RFK Jr. Offers Up 'My Take On 9/11' — And Oof

Robert F. Kennedy Jr. wrapped up what’s been a tumultuous week for his presidential campaign by offering an eyebrow-raising statement on conspiracy theories surrounding the Sept. 11, 2001, terrorist attacks.

The independent candidate said Friday on X, formerly Twitter, that he “won’t take sides on 9/11” if he’s elected to the White House.

Instead, he pledged to “usher in a new era of transparency” around the attacks on the World Trade Center in New York and on the Pentagon outside Washington, D.C., that killed nearly 3,000 people.

“My take on 9/11: It’s hard to tell what is a conspiracy theory and what isn’t. But conspiracy theories flourish when the government routinely lies to the public,” Kennedy wrote, suggesting that he hopes to “open the files” related to the attacks.

In a pair of follow-up posts, Kennedy explained that he was referring to a recent “60 Minutes” segment that probed “possible Saudi involvement in 9/11, sparking all kinds of speculation on X.”

“Speculation about what our government may be covering up is rife outside the mainstream of our political culture,” he wrote, adding that trust in the government is low.

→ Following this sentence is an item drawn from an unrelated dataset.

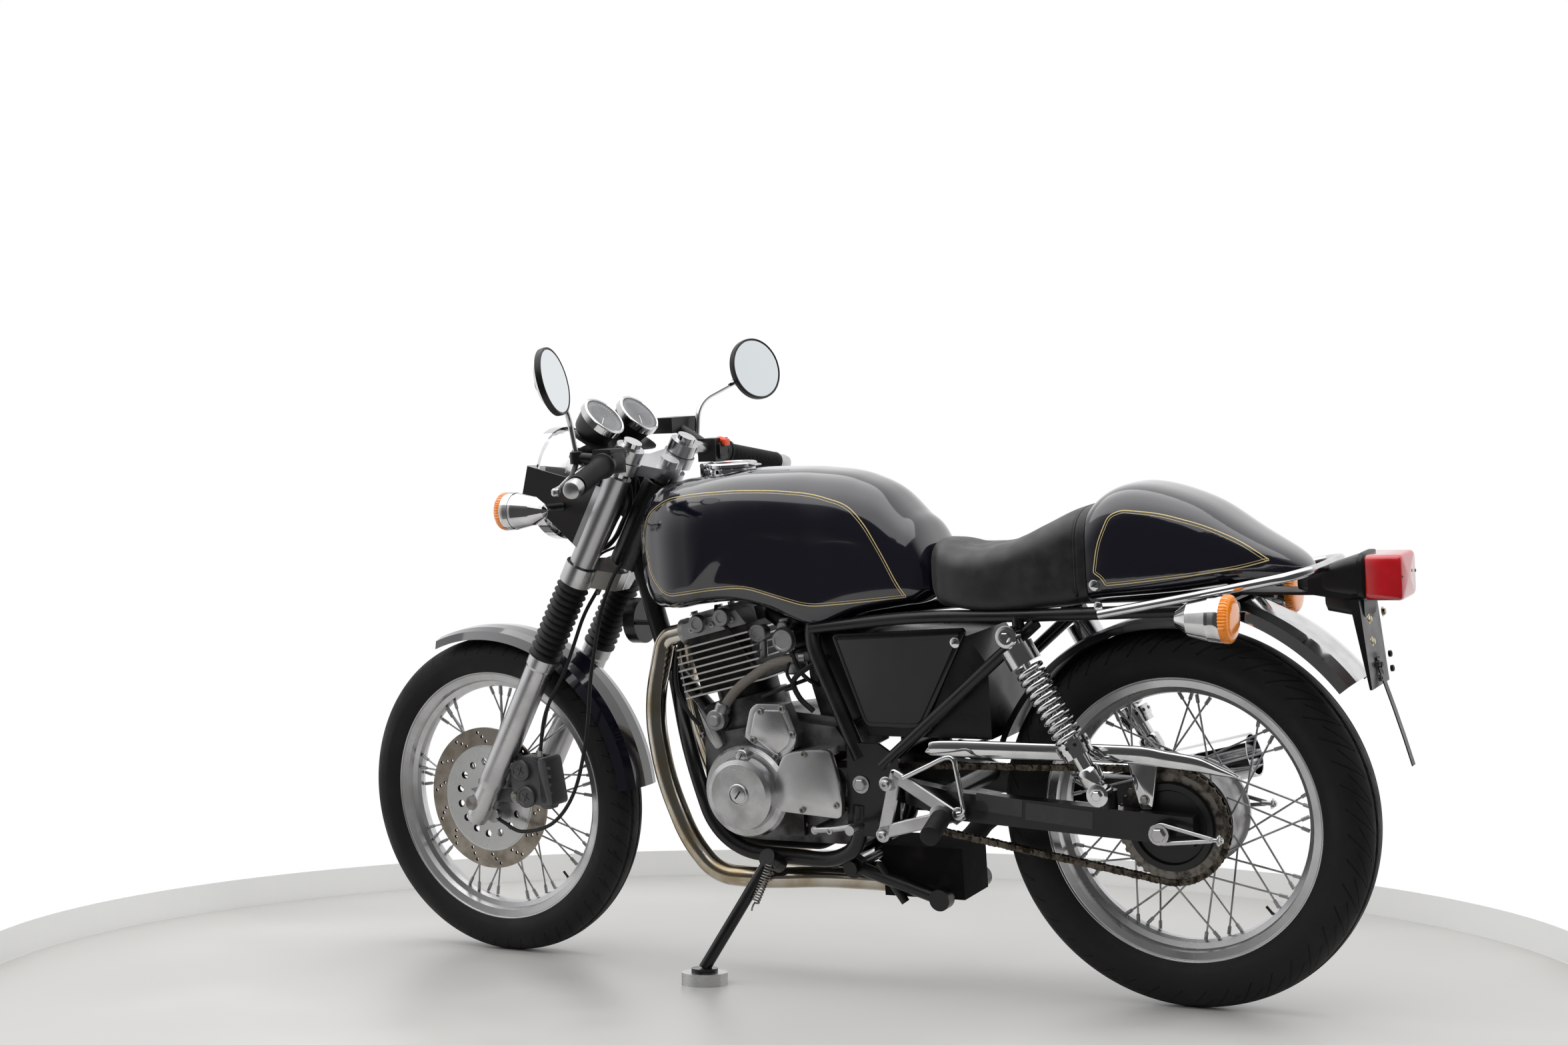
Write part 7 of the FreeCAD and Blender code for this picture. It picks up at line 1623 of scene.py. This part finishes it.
# %% [markdown]
# ## The room
#
# A round pale concrete floor ends at a low white skirting, and the wall above it is so bright
# that it has no shade. So the wall is the white world itself, and only the skirting is built:
# an arc on the far side, so that it hides nothing from the near side.

# %% Floor and skirting
ROOM = np.array((0.161, -0.182, 0.0))
FLOOR_RADIUS, FLOOR_STEPS, ARC_STEPS = 1.48, 192, 120
FAR_SIDE, HALF_ARC = -61.2, 105
SKIRT = ((1.481, 0.0), (1.481, 0.062), (1.495, 0.062), (1.495, 0.0))  # radius and height of the arc's edges


def around_room(angles):
    return np.stack([np.cos(angles), np.sin(angles), 0 * angles], 1)


def room_piece(name, points, faces, finish):
    mesh = bpy.data.meshes.new(name)
    mesh.from_pydata(points.tolist(), [], faces)
    mesh.materials.append(finish.material)
    made = bpy.data.objects.new(name, mesh)
    bpy.context.scene.collection.objects.link(made)
    return made


concrete = worn("concrete", (0.52, 0.51, 0.49), 0.5, 0.0, (1.3, 6),
                ((0.35, 0.7), (0.46, 0.455, 0.44), (0.54, 0.535, 0.52)),
                (0.3, 0.7, 0.3, 0.5), (70, 3, 0.05, 0.001))
edge = ROOM + FLOOR_RADIUS * around_room(np.linspace(0, 2 * np.pi, FLOOR_STEPS + 1)[:-1])
floor = room_piece("room_floor", edge, [tuple(range(FLOOR_STEPS))], concrete)

skirt = worn("skirting", (0.86, 0.86, 0.85), 0.5, 0.0, (4,), None, (0.3, 0.7, 0.4, 0.6))
arc = around_room(np.linspace(math.radians(FAR_SIDE - HALF_ARC), math.radians(FAR_SIDE + HALF_ARC), ARC_STEPS + 1))
band_points = np.concatenate([ROOM + radius * arc + (0, 0, height) for radius, height in SKIRT])
row = ARC_STEPS + 1
band_faces = [(start + i, start + i + 1, start + i + row + 1, start + i + row)
              for start in range(0, 3 * row, row) for i in range(ARC_STEPS)]
skirting = room_piece("room_skirting", band_points, band_faces, skirt)
print("room faces:", 1 + len(band_faces))

# %% [markdown]
# ## The light
#
# The wall is white to the eye. What the paint and the chrome mirror is less even: a bright
# ceiling and far wall, and a dim near side where the photographer stands. So the world is
# white for camera rays and shaded by direction for the others.

# %% Lamps and world
DARK_WAY, SHADE_BAND = (-0.50, 0.86, -0.25), (-0.15, 0.65, 0.92, 0.07)

world = bpy.data.worlds.new("studio")
bpy.context.scene.world = world
world.use_nodes = True
sky, sky_links = world.node_tree.nodes, world.node_tree.links
direction = sky.new("ShaderNodeTexCoord")
facing = sky.new("ShaderNodeVectorMath")
facing.operation = "DOT_PRODUCT"
sky_links.new(direction.outputs["Generated"], facing.inputs[0])
facing.inputs[1].default_value = DARK_WAY
shade = sky.new("ShaderNodeMapRange")
shade.interpolation_type = "SMOOTHSTEP"
for index, value in enumerate(SHADE_BAND):
    shade.inputs[index + 1].default_value = value
sky_links.new(facing.outputs["Value"], shade.inputs[0])
seen = sky.new("ShaderNodeLightPath")
choice = sky.new("ShaderNodeMix")
sky_links.new(seen.outputs["Is Camera Ray"], choice.inputs[0])
sky_links.new(shade.outputs[0], choice.inputs[2])
choice.inputs[3].default_value = 1.0
sky_links.new(choice.outputs[0], sky["Background"].inputs["Strength"])
sky["Background"].inputs["Color"].default_value = (1, 1, 1, 1)


def lamp(name, at, towards, size, power, mirrored=True):
    """A soft rectangle of light, which polished things mirror or don't."""
    light = bpy.data.lights.new(name, "AREA")
    light.shape, light.size, light.size_y, light.energy = "RECTANGLE", size[0], size[1], power
    body = bpy.data.objects.new(name, light)
    body.location = at
    body.visible_glossy = mirrored
    body.rotation_euler = (Vector(towards) - Vector(at)).to_track_quat("-Z", "Y").to_euler()
    bpy.context.scene.collection.objects.link(body)


lamp("overhead", (0.2, 0.6, 3.2), (0, 0, 0.4), (6.0, 5.0), 115)
lamp("left_soft", (-0.6, 3.9, 2.1), (0.1, 0, 0.5), (3.0, 1.6), 42, False)
lamp("rear_soft", (-3.4, 0.6, 1.9), (-0.3, 0, 0.5), (2.0, 2.0), 26, False)
bpy.context.scene.view_settings.view_transform = "Standard"
print("lamps:", len(bpy.data.lights))

# %% Finish
print("the scene is dressed")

“The way to restore that trust is through honesty and transparency. That is my promise, and that is what will resolve any questions about 9/11, UAPs, and other contentious topics,” he said, using a term for unidentified anomalous phenomena, more commonly known as UFOs.

He went on to note: “I am personally agnostic on those issues. My issue is TRANSPARENCY.”

Earlier this week, some families of Sept. 11 victims called out President Joe Biden and his Republican rival, former President Donald Trump, for not addressing a recently released video in which Omar al-Bayoumi, identified by the FBI as a Saudi intelligence operative, appears to scope out U.S. landmarks in 1999, around the time that Sept. 11 planners were thought to be deciding on targets. The footage was notably included in the “60 Minutes” segment.

Kennedy seemingly hinted at his Sept. 11 skepticism last fall during an appearance on the “In the Room With Peter Bergen” podcast.

“I don’t know what happened on 9/11,” he said at the time. “I understand what the official explanation is. I understand that there is dissent. I have not looked into it. I haven’t examined it. I’m not a good person to talk to about it.”